ABSTRACT

In this essay, Nigerian playwright and director Awam Amkpa, who has for years taught Community Drama in England, explores what he calls the ‘tropes of postcoloniality’ expressed in South African drama, and in academic approaches to South African and African drama more generally. Amkpa’s essay is strengthened by his rigorously defined and problematized multiple perspective: as a black African teaching in a predominantly white European context; as a theatre maker teaching textual practice and theory in a university setting; as a speaker of several languages whose ‘professional’ language for purposes of teaching must be English; and an ‘outsider’ to South African culture, still more ‘in’ than most of us who teach about ‘postcolonial theatres’ in the West.

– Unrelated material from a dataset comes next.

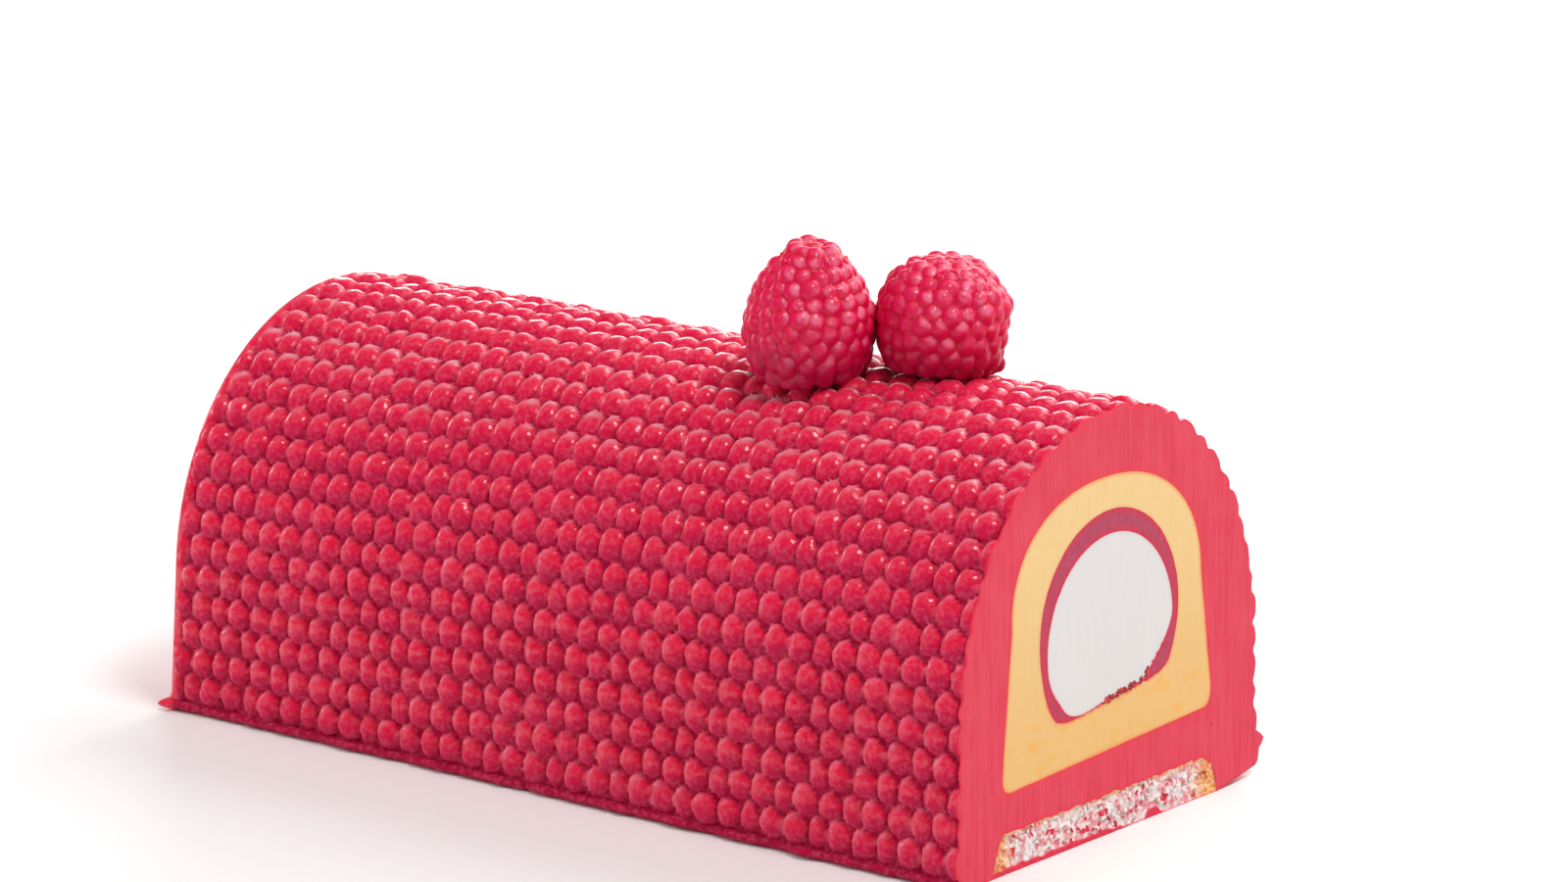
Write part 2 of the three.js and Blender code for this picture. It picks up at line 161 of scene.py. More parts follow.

Amkpa’s essay follows on provocatively from the essays by Picardie and Walder in Part 2 of this volume, in that it takes ideas about language, empowerment, and disempowerment through the voice put forward in those authors’ two very different critical modes, and reviews the very notion of ‘postcoloniality’ from a critical, multiple perspective. It follows on intriguingly from Pietersen’s account of the Grahamstown Festival, in so far as Amkpa points to discrepancies on a large national and continental scale, mirroring in larger terms the signs which Pietersen found in microcosm—the signs of change in contemporary (South) African theatre.